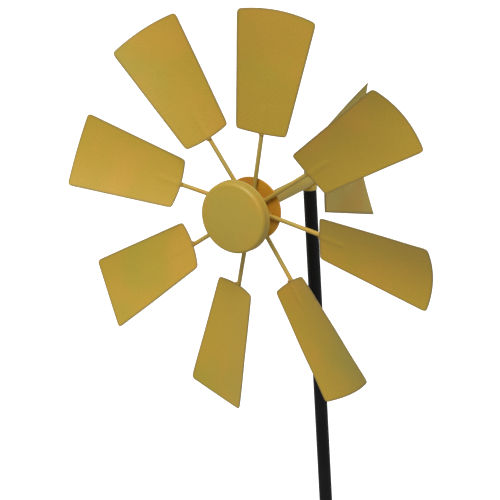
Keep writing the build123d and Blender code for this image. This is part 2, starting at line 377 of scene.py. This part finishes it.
def add_skin(tree, surface, ripple, sag, sag_share, strength, depth):
    """Bump the surface with the height of its sprayed or moulded skin."""
    values = {"Ripple Scale": ripple, "Sag Scale": sag, "Sag": sag_share}
    height = use_group(tree, orange_peel, values)["Height"]
    bump = add_node(
        tree, "ShaderNodeBump", {"Height": height, "Strength": strength, "Distance": depth}
    )
    tree.links.new(bump.outputs[0], surface["Normal"])


def yellow_paint(name, base, warm, cool, rust_cover=0.15, mottle=0.75, rough=0.47, rim=False):
    """Mustard enamel over sheet steel: cloudy colour, orange peel, a little rust and chipping."""
    rust_brown = (0.17, 0.075, 0.018, 1)
    rubbed_rim = (0.175, 0.130, 0.035, 1)
    chipped_rim = (0.15, 0.095, 0.03, 1)
    rubbed_share = 0.8
    material, tree, surface = blank_material(name)
    coat = use_group(
        tree, sprayed_coat, {"Base": base, "Warm": warm, "Cool": cool, "Strength": mottle}
    )
    rust = use_group(tree, weathering, {"Scale": 240.0, "Cover": rust_cover})
    colour = blend_colour(tree, rust["Mask"], coat["Color"], rust_brown)
    if rim:
        nearness = add_node(tree, "ShaderNodeAttribute", attribute_name="rim").outputs["Fac"]
        marks = use_group(tree, rim_marks, {"Rim": nearness, "Amount": 0.62})
        band = calculate(tree, "MULTIPLY", nearness, rubbed_share)
        colour = blend_colour(tree, band, colour, rubbed_rim)
        colour = blend_colour(tree, marks["Mask"], colour, chipped_rim)
    tree.links.new(colour, surface["Base Color"])
    vary_roughness(tree, surface, coat["Cloud"], rough - 0.07, rough + 0.09)
    add_skin(tree, surface, ripple=620, sag=55, sag_share=0.8, strength=0.22, depth=0.6 * MM)
    return material


def black_paint(name, rough=0.42, scuff_cover=0.25):
    """Semi-matt black: uneven sheen along the tube, fine scuffs and a dusty cast."""
    dusty_scuff = (0.0090, 0.0088, 0.0085, 1)
    material, tree, surface = blank_material(name)
    coat = use_group(
        tree,
        sprayed_coat,
        {
            "Base": (0.0022, 0.0022, 0.0024, 1),
            "Warm": (0.0045, 0.0042, 0.0040, 1),
            "Cool": (0.0020, 0.0024, 0.0034, 1),
            "Cloud Scale": 30.0,
            "Strength": 0.9,
        },
    )
    scuffs = use_group(tree, weathering, {"Scale": 420.0, "Cover": scuff_cover})
    colour = blend_colour(tree, scuffs["Mask"], coat["Color"], dusty_scuff)
    tree.links.new(colour, surface["Base Color"])
    vary_roughness(tree, surface, coat["Cloud"], rough - 0.12, rough + 0.16)
    add_skin(tree, surface, ripple=500, sag=45, sag_share=1.4, strength=0.3, depth=0.8 * MM)
    surface["Specular IOR Level"].default_value = 0.16
    return material


def plated_steel(name, colour, rough, rust_cover):
    """Dull plated or bare steel with fine blotches and a touch of rust."""
    rust_brown = (0.15, 0.06, 0.02, 1)
    darker = tuple(0.7 * part for part in colour[:3]) + (1,)
    material, tree, surface = blank_material(name)
    coat = use_group(
        tree,
        sprayed_coat,
        {"Base": colour, "Warm": darker, "Cool": colour, "Cloud Scale": 160.0, "Strength": 0.7},
    )
    rust = use_group(tree, weathering, {"Scale": 600.0, "Cover": rust_cover})
    tint = blend_colour(tree, rust["Mask"], coat["Color"], rust_brown)
    tree.links.new(tint, surface["Base Color"])
    metal = calculate(tree, "SUBTRACT", 1.0, rust["Mask"], clamp=True)
    tree.links.new(metal, surface["Metallic"])
    vary_roughness(tree, surface, coat["Cloud"], rough, rough + 0.2)
    add_skin(tree, surface, ripple=1800, sag=300, sag_share=0.5, strength=0.25, depth=0.2 * MM)
    return material


def moulded_nylon(name):
    """Black moulded nylon with a faint grain."""
    material, tree, surface = blank_material(name)
    coat = use_group(
        tree,
        sprayed_coat,
        {
            "Base": (0.018, 0.018, 0.019, 1),
            "Warm": (0.024, 0.023, 0.022, 1),
            "Cool": (0.014, 0.014, 0.016, 1),
            "Cloud Scale": 220.0,
        },
    )
    tree.links.new(coat["Color"], surface["Base Color"])
    vary_roughness(tree, surface, coat["Speckle"], 0.45, 0.65)
    add_skin(tree, surface, ripple=2400, sag=400, sag_share=0.3, strength=0.2, depth=0.1 * MM)
    return material


mustard = (0.400, 0.255, 0.012, 1)
mustard_warm = (0.455, 0.250, 0.016, 1)
mustard_cool = (0.325, 0.258, 0.014, 1)
spoke_mustard = (0.37, 0.265, 0.040, 1)
# Painted bounce light: the hub disc gets a brighter, deeper orange than the blades' paint, standing in
# for light thrown back into it from the cap and blades.
hub_painted_bounce_amber = (0.54, 0.275, 0.008, 1)
hub_painted_bounce_warm = (0.47, 0.19, 0.006, 1)
cap_mustard = (0.38, 0.255, 0.019, 1)
cap_cool = (0.35, 0.27, 0.03, 1)
# Painted light: the boom and tail get a paler, brighter mustard than the blades' paint, standing in
# for light that the lamps don't give their sides.
boom_mustard_painted_light = (0.50, 0.355, 0.040, 1)
tail_mustard_painted_light = (0.44, 0.315, 0.032, 1)
weld_mustard = (0.40, 0.23, 0.010, 1)
weld_burnt = (0.34, 0.16, 0.006, 1)
zinc_grey = (0.56, 0.57, 0.58, 1)
steel_grey = (0.42, 0.41, 0.40, 1)

blade_enamel = yellow_paint("blade_enamel", mustard, mustard_warm, mustard_cool, rim=True)
spoke_enamel = yellow_paint(
    "spoke_enamel", spoke_mustard, mustard_warm, mustard_cool, rust_cover=0.3
)
# Hub disc paint: its colours carry painted bounce light; the rust on it is real.
hub_enamel_painted_bounce = yellow_paint(
    "hub_enamel_painted_bounce", hub_painted_bounce_amber, hub_painted_bounce_warm, mustard, rust_cover=0.4, mottle=0.9
)
cap_enamel = yellow_paint("cap_enamel", cap_mustard, mustard_warm, cap_cool)
# Boom and tail paints: their colours carry painted light.
boom_enamel_painted_light = yellow_paint(
    "boom_enamel_painted_light", boom_mustard_painted_light, mustard_warm, mustard_cool, rust_cover=0.25
)
tail_enamel_painted_light = yellow_paint("tail_enamel_painted_light", tail_mustard_painted_light, mustard_warm, mustard_cool, rim=True)
weld_enamel = yellow_paint(
    "weld_enamel", weld_mustard, weld_burnt, mustard, rust_cover=0.4, rough=0.55
)
pole_black = black_paint("pole_black")
spike_black = black_paint("spike_black", rough=0.55, scuff_cover=0.6)
zinc_plate = plated_steel("zinc_plate", zinc_grey, rough=0.32, rust_cover=0.15)
raw_steel = plated_steel("raw_steel", steel_grey, rough=0.38, rust_cover=0.45)
black_nylon = moulded_nylon("black_nylon")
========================
Write every line of the material above again, exactly.

- [RESPONSE]:
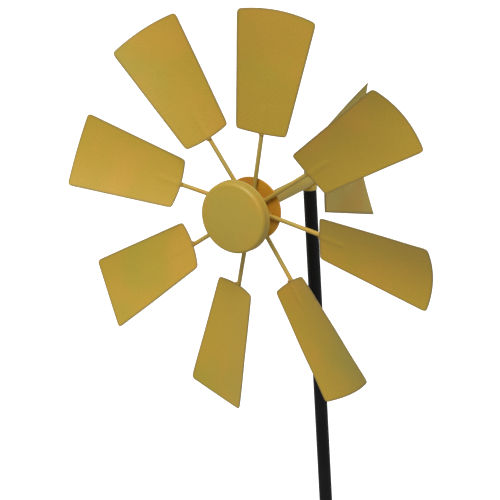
Keep writing the build123d and Blender code for this image. This is part 2, starting at line 377 of scene.py. This part finishes it.
def add_skin(tree, surface, ripple, sag, sag_share, strength, depth):
    """Bump the surface with the height of its sprayed or moulded skin."""
    values = {"Ripple Scale": ripple, "Sag Scale": sag, "Sag": sag_share}
    height = use_group(tree, orange_peel, values)["Height"]
    bump = add_node(
        tree, "ShaderNodeBump", {"Height": height, "Strength": strength, "Distance": depth}
    )
    tree.links.new(bump.outputs[0], surface["Normal"])


def yellow_paint(name, base, warm, cool, rust_cover=0.15, mottle=0.75, rough=0.47, rim=False):
    """Mustard enamel over sheet steel: cloudy colour, orange peel, a little rust and chipping."""
    rust_brown = (0.17, 0.075, 0.018, 1)
    rubbed_rim = (0.175, 0.130, 0.035, 1)
    chipped_rim = (0.15, 0.095, 0.03, 1)
    rubbed_share = 0.8
    material, tree, surface = blank_material(name)
    coat = use_group(
        tree, sprayed_coat, {"Base": base, "Warm": warm, "Cool": cool, "Strength": mottle}
    )
    rust = use_group(tree, weathering, {"Scale": 240.0, "Cover": rust_cover})
    colour = blend_colour(tree, rust["Mask"], coat["Color"], rust_brown)
    if rim:
        nearness = add_node(tree, "ShaderNodeAttribute", attribute_name="rim").outputs["Fac"]
        marks = use_group(tree, rim_marks, {"Rim": nearness, "Amount": 0.62})
        band = calculate(tree, "MULTIPLY", nearness, rubbed_share)
        colour = blend_colour(tree, band, colour, rubbed_rim)
        colour = blend_colour(tree, marks["Mask"], colour, chipped_rim)
    tree.links.new(colour, surface["Base Color"])
    vary_roughness(tree, surface, coat["Cloud"], rough - 0.07, rough + 0.09)
    add_skin(tree, surface, ripple=620, sag=55, sag_share=0.8, strength=0.22, depth=0.6 * MM)
    return material


def black_paint(name, rough=0.42, scuff_cover=0.25):
    """Semi-matt black: uneven sheen along the tube, fine scuffs and a dusty cast."""
    dusty_scuff = (0.0090, 0.0088, 0.0085, 1)
    material, tree, surface = blank_material(name)
    coat = use_group(
        tree,
        sprayed_coat,
        {
            "Base": (0.0022, 0.0022, 0.0024, 1),
            "Warm": (0.0045, 0.0042, 0.0040, 1),
            "Cool": (0.0020, 0.0024, 0.0034, 1),
            "Cloud Scale": 30.0,
            "Strength": 0.9,
        },
    )
    scuffs = use_group(tree, weathering, {"Scale": 420.0, "Cover": scuff_cover})
    colour = blend_colour(tree, scuffs["Mask"], coat["Color"], dusty_scuff)
    tree.links.new(colour, surface["Base Color"])
    vary_roughness(tree, surface, coat["Cloud"], rough - 0.12, rough + 0.16)
    add_skin(tree, surface, ripple=500, sag=45, sag_share=1.4, strength=0.3, depth=0.8 * MM)
    surface["Specular IOR Level"].default_value = 0.16
    return material


def plated_steel(name, colour, rough, rust_cover):
    """Dull plated or bare steel with fine blotches and a touch of rust."""
    rust_brown = (0.15, 0.06, 0.02, 1)
    darker = tuple(0.7 * part for part in colour[:3]) + (1,)
    material, tree, surface = blank_material(name)
    coat = use_group(
        tree,
        sprayed_coat,
        {"Base": colour, "Warm": darker, "Cool": colour, "Cloud Scale": 160.0, "Strength": 0.7},
    )
    rust = use_group(tree, weathering, {"Scale": 600.0, "Cover": rust_cover})
    tint = blend_colour(tree, rust["Mask"], coat["Color"], rust_brown)
    tree.links.new(tint, surface["Base Color"])
    metal = calculate(tree, "SUBTRACT", 1.0, rust["Mask"], clamp=True)
    tree.links.new(metal, surface["Metallic"])
    vary_roughness(tree, surface, coat["Cloud"], rough, rough + 0.2)
    add_skin(tree, surface, ripple=1800, sag=300, sag_share=0.5, strength=0.25, depth=0.2 * MM)
    return material


def moulded_nylon(name):
    """Black moulded nylon with a faint grain."""
    material, tree, surface = blank_material(name)
    coat = use_group(
        tree,
        sprayed_coat,
        {
            "Base": (0.018, 0.018, 0.019, 1),
            "Warm": (0.024, 0.023, 0.022, 1),
            "Cool": (0.014, 0.014, 0.016, 1),
            "Cloud Scale": 220.0,
        },
    )
    tree.links.new(coat["Color"], surface["Base Color"])
    vary_roughness(tree, surface, coat["Speckle"], 0.45, 0.65)
    add_skin(tree, surface, ripple=2400, sag=400, sag_share=0.3, strength=0.2, depth=0.1 * MM)
    return material


mustard = (0.400, 0.255, 0.012, 1)
mustard_warm = (0.455, 0.250, 0.016, 1)
mustard_cool = (0.325, 0.258, 0.014, 1)
spoke_mustard = (0.37, 0.265, 0.040, 1)
# Painted bounce light: the hub disc gets a brighter, deeper orange than the blades' paint, standing in
# for light thrown back into it from the cap and blades.
hub_painted_bounce_amber = (0.54, 0.275, 0.008, 1)
hub_painted_bounce_warm = (0.47, 0.19, 0.006, 1)
cap_mustard = (0.38, 0.255, 0.019, 1)
cap_cool = (0.35, 0.27, 0.03, 1)
# Painted light: the boom and tail get a paler, brighter mustard than the blades' paint, standing in
# for light that the lamps don't give their sides.
boom_mustard_painted_light = (0.50, 0.355, 0.040, 1)
tail_mustard_painted_light = (0.44, 0.315, 0.032, 1)
weld_mustard = (0.40, 0.23, 0.010, 1)
weld_burnt = (0.34, 0.16, 0.006, 1)
zinc_grey = (0.56, 0.57, 0.58, 1)
steel_grey = (0.42, 0.41, 0.40, 1)

blade_enamel = yellow_paint("blade_enamel", mustard, mustard_warm, mustard_cool, rim=True)
spoke_enamel = yellow_paint(
    "spoke_enamel", spoke_mustard, mustard_warm, mustard_cool, rust_cover=0.3
)
# Hub disc paint: its colours carry painted bounce light; the rust on it is real.
hub_enamel_painted_bounce = yellow_paint(
    "hub_enamel_painted_bounce", hub_painted_bounce_amber, hub_painted_bounce_warm, mustard, rust_cover=0.4, mottle=0.9
)
cap_enamel = yellow_paint("cap_enamel", cap_mustard, mustard_warm, cap_cool)
# Boom and tail paints: their colours carry painted light.
boom_enamel_painted_light = yellow_paint(
    "boom_enamel_painted_light", boom_mustard_painted_light, mustard_warm, mustard_cool, rust_cover=0.25
)
tail_enamel_painted_light = yellow_paint("tail_enamel_painted_light", tail_mustard_painted_light, mustard_warm, mustard_cool, rim=True)
weld_enamel = yellow_paint(
    "weld_enamel", weld_mustard, weld_burnt, mustard, rust_cover=0.4, rough=0.55
)
pole_black = black_paint("pole_black")
spike_black = black_paint("spike_black", rough=0.55, scuff_cover=0.6)
zinc_plate = plated_steel("zinc_plate", zinc_grey, rough=0.32, rust_cover=0.15)
raw_steel = plated_steel("raw_steel", steel_grey, rough=0.38, rust_cover=0.45)
black_nylon = moulded_nylon("black_nylon")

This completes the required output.